I’ve been keeping track of turns and direction of travel because I’m a little paranoid like that. But now we’re in this…suburb or complex, whatever, the driver starts turning down all these narrow alleys and now I can’t remember if we’ve taken two lefts and three rights or if we’ve gone in a circle. My friend is also starting to slow down on her answers to the man’s animated conversation as the van whips around corners and down alleys I didn’t think a bicycle could fit through. If the driver noticed our quiet he didn’t let on. I think he was telling us about his sister or his niece or cousin that visited America in the eighties.
From out of nowhere he makes a turn and suddenly we’re not on a road anymore. The buildings are gone and we are in the middle of a field.
An open, grassy field circled by trees probably as old as the continent.
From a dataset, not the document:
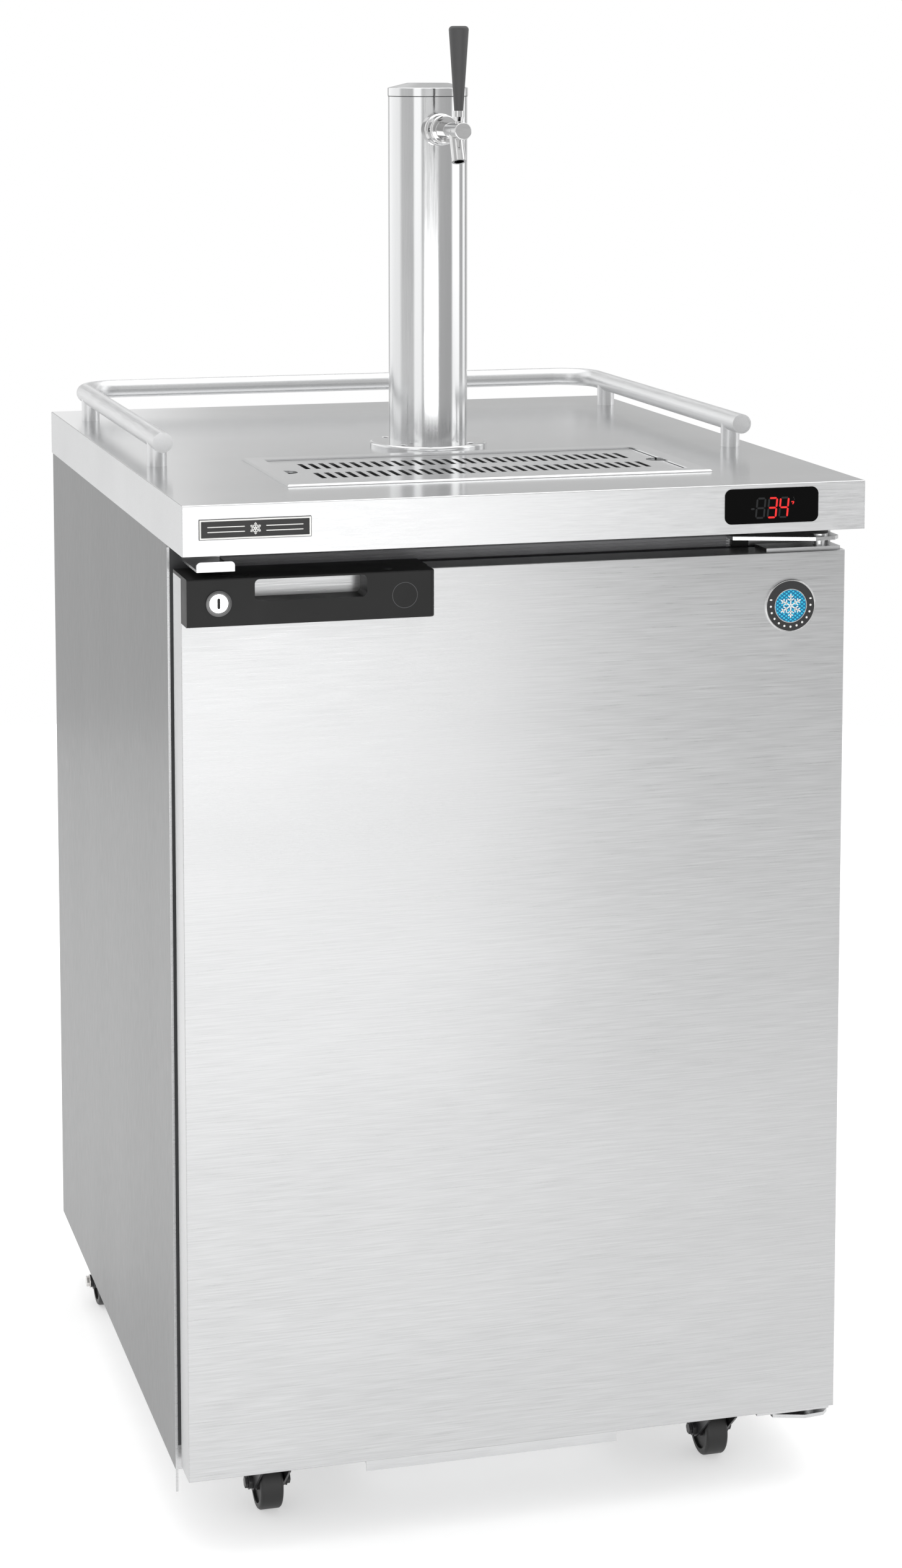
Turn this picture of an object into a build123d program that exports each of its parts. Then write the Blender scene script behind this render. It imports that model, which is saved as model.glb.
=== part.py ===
"""Direct-draw kegerator: insulated cabinet on casters, door, drip tray, rail and one-tap tower.

Millimetres.  The origin is on the floor under the middle of the overall box, +Z is up, +X is to
the right of someone facing the door, and the door side faces -Y.
"""

from build123d import *
from math import cos, radians, sin
import os

os.makedirs("parts", exist_ok=True)

# ---------------------------------------------------------------- driving sizes
counter_w, counter_d, counter_h = 610.0, 735.0, 934.0
counter_sheet = 1.2
skirt_h = 43.0
plate_proud = 1.0  # the name plate stands this far in front of the fascia

caster_rise = 15.5  # from the top of the wheels to the cabinet's underside
panel_sheet = 1.0
base_sheet = 2.0
base_upstand = 22.0
breaker_t = 6.0  # plastic strips round the door opening
breaker_lip = 1.2  # bent edge of the side panel in front of the strips

side_foam = 46.8
liner_t = 1.0
ceiling_foam = 45.0
floor_foam = 42.0
back_foam = 45.0
floor_sheet = 2.0
opening_top_lip = 52.0  # the top strip hangs this far below the ceiling liner
machine_d, machine_h = 175.0, 298.0
step_foam = 30.0
slab_gap = 0.2  # between butting foam slabs and butting strips

door_side_gap = 4.8
door_top_drop, door_bottom_gap = 66.4, 6.7  # below the counter, and above the cabinet's underside
door_setback = 33.0  # fascia front to door front
door_t = 35.0
door_sheet = 1.0
door_liner_t = 2.0
gasket_w, gasket_t, gasket_edge = 14.0, 8.7, 21.0
seal_gap = 0.3  # gasket to cabinet front

pin_inset, pin_setback = 24.0, 48.0  # from the counter's side and front edges
pin_r, pin_clearance = 5.0, 0.05
pin_reach = 12.0  # length of the pin inside the door
hinge_plate_t, hinge_gap = 3.2, 5.4

handle_w = 214.7
handle_drop = 104.3  # counter surface to handle underside
handle_proud = 26.0
handle_wall = 3.0
handle_cap = 3.0  # thickness of the cap over the door's top edge
window_inset, window_w, window_drop = 58.2, 97.0, 84.0  # from the door's left edge
lock_inset, lock_drop = 27.2, 84.5
lock_ring_r, lock_barrel_r, lock_plug_r = 10.7, 9.5, 8.0
key_w, key_h = 1.9, 7.5
cam_reach, cam_w, cam_t, cam_room = 28.6, 8.0, 2.5, 1.5
cam_setback = 13.3  # behind the handle's face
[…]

There’s a full moon out and it’s the only light we have as we bounce through this field in the middle of nowhere in a strange country.
It was like a movie scene. My friend and I looked at each other with matching expressions of open mouthed horror and incredulity. The driver is still motoring away, telling us about the different foods we have to try, which, honestly, I wish I could remember what he told us so we could have tried it all.
But I digress
Here we are, bouncing through a field, not a soul in sight, I’m primed and ready to go over the seat and put him in a choke hold if I even think the van is starting to slow and just like that, we’re out of the field. Now we are in a suburb of sorts; the houses have driveways with cars in them, there are fences, and a few streetlights, and the beat to hell van pulls up in front of the hotel; a converted two story house with a well lit sign out front and two cars in the driveway. The driver booked us and put us in a small room with a two locks on the door, we used a chair as well, and told us with a sunny smile breakfast would be served at nine.
I went to three different countries by myself, wandered the streets of London at night and to this day that moment when we hit that field can still get my adrenaline going. Athens was an amazing experience all around and I will certainly never forget that city or our crazy driver.